Nuland dismissed comparisons between Aleppo and the Libyan city of Benghazi, the cradle of the uprising against Muammar Gaddafi, where warnings of a threatened massacre by Libyan government forces in March 2011 prompted the UN Security Council to authorise military action to protect civilians.

“There are a vast number of differences,” Nuland said, citing lack of a UN mandate, more difficult terrain and the absence of a direct call for help by a unified opposition.

Navi Pillay, the UN human rights chief, meanwhile has urged both the government and the armed opposition to protect civilians and respect international human rights and humanitarian law, “or face the consequences”, according to a statement.
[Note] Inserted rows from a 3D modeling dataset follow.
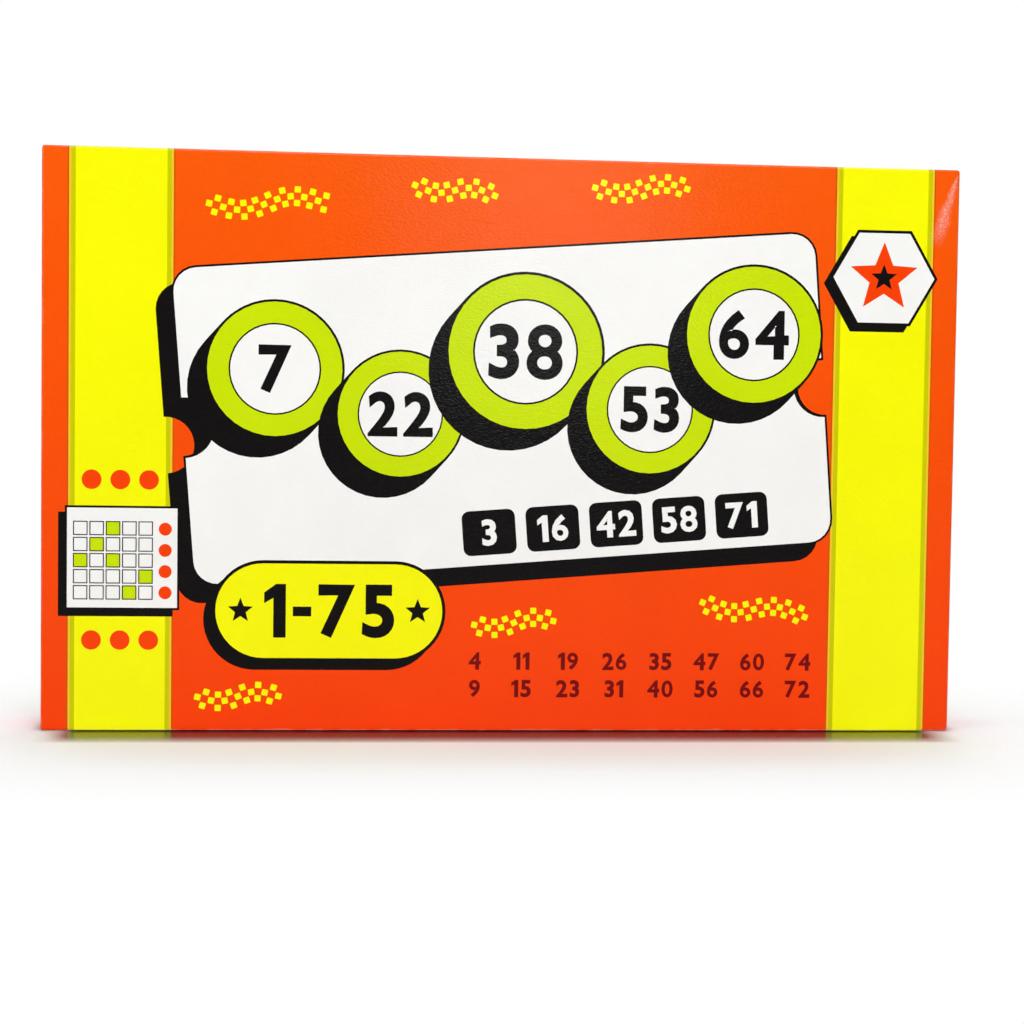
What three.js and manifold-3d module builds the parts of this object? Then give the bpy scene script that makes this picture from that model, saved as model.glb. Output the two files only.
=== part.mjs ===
// Bingo game in a two-piece rigid box that stands on one long edge, with its lid towards -Y.
// Millimetres. X runs along the box, Y through its depth, Z up from the surface it stands on.

import * as THREE from "three";
import { mergeVertices } from "three/addons/utils/BufferGeometryUtils.js";
import Module from "manifold-3d";

const wasm = await Module();
wasm.setup();

// Driving dimensions of the closed box
const boxLength = 428;
const boxHeight = 268;
const boxDepth = 45;
const edgeRadius = 1.4;

// Wall of a rigid box, from the outside in: paper, glue, greyboard, glue, turned-in paper
const paper = 0.3;
const glueLine = 0.3;
const greyboard = 1.8;
const turnIn = 14;
const insideCorner = 0.2;
const cornerSlit = 0.4;
const boardSeam = 0.3;
const seamTrim = 0.02;

// How the lid sits on the base, and the pieces on each other
const lidFit = 0.5;
const baseReveal = 3;
const seatGap = 0.3;

// Paper tape that stays each corner of the greyboard under the wrap
const stayTape = 0.2;
const stayLeg = 16;
const stayEndGap = 2;

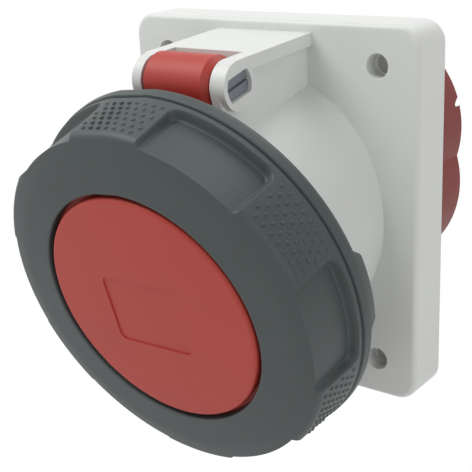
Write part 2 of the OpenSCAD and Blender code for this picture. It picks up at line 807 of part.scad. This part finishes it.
module lid_seal() {
    front = reach - disc_proud - lid_plate_t;
    mid_r = (collar_bore_r + collar_r) / 2;
    color(rubber) on_axis() tube(mid_r + seal_w / 2, mid_r - seal_w / 2, front - seal_t, front);
}

// Outer half-section of the ring at the height of its pads
module ring_section() {
    soft = 0.5;           // small chamfers of the ring's edges
    rim_front = ring_rear + rim_len;
    difference() {
        polygon([[ring_open_r, reach], [face_r, reach - face_fall],
            [pad_front_r - 2 * soft, reach - face_bevel],
            [pad_front_r - soft / 2, reach - face_bevel - soft],
            [pad_front_r, reach - face_bevel - 2 * soft], [pad_rear_r, rim_front],
            [rim_r - soft / 2, rim_front], [rim_r, ring_rear + 3 * soft],
            [rim_r - soft, ring_rear + soft], [rim_r - 2 * soft, ring_rear],
            [ring_bore_r + soft, ring_rear], [ring_bore_r, ring_rear + soft],
            [ring_bore_r, reach - ring_front_t], [ring_open_r, reach - ring_front_t]]);
        translate([pad_rear_r - groove, rim_front]) square([2 * groove, groove]);
    }
}

// Extrudes an outline, drawn across the radius and along the axis, outwards at the angle a
module radial_prism(a) {
    at_angle(a) rotate([90, 0, 90]) linear_extrude(height = rim_r + over) children();
}

// Outline of a pocket: open to the front, with its rear corners rounded
module pocket_outline() {
    half = (pad_front_r - pocket_depth) * sin(pocket_angle / 2);
    rear = reach - pocket_len;
    r = pocket_corner_r;
    translate([-half, rear + r]) square([2 * half, pocket_len + over]);
    translate([r - half, rear]) square([2 * (half - r), pocket_len]);
    for (s = [-1, 1]) translate([s * (half - r), rear + r]) circle(r = r, $fn = 32);
}

function pocket_floor(z) = pad_front_r - pocket_depth + pocket_fall * (reach - z) / pocket_len;

// The pockets are cut down to a floor that follows a cone round the axis
module pockets() {
    z0 = reach - pocket_len - over;
    z1 = reach + 2 * over;
    difference() {
        for (i = [0:pad_count - 1])
            radial_prism((i + 0.5) * 360 / pad_count + pad_turn) pocket_outline();
        translate([0, 0, z0])
            cylinder(r1 = pocket_floor(z0), r2 = pocket_floor(z1), h = z1 - z0, $fn = 96);
    }
}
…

On Friday, the International Committee of the Red Cross announced that it was temporarily relocating some of its foreign staff from Damascus to Lebanon, and was partially suspending operations in Aleppo, due to security concerns.

Another defection

The heavy fighting around Aleppo and the capital Damascus marks a new phase of the violence that has gripped Syria since protests broke out some 17 months ago. It comes after a bomb attack that killed four of Assad’s closest lieutenants in Damascus last week that led some analysts to speculate that the government’s grip was failing.

Meanwhile, in a setback to Assad’s government, Ikhlas Badawi, a parliamentarian, became the latest to announce that she had “defected” to Turkey.

Samir Nashhar, a member of the opposition Syrian National Council, told the AFP news agency that Badawi arrived in Turkey on Thursday, and will now head to Qatar, “which has agreed to receive her”.

In a press conference, Badawi blamed the “Assad regime” for failing the people and called on Syrian parliamentarians and the international community to prevent massacres.

Earlier, one of the most senior figures to defect from Assad’s inner circle, Brigadier General Manaf Tlas, put himself forward on Thursday as someone who could help unify the opposition inside and outside Syria on a plan for a transfer of power.

Tlas, speaking in a newspaper interview in the Saudi city of Jeddah, also said he was looking for support from Saudi Arabia and other powers.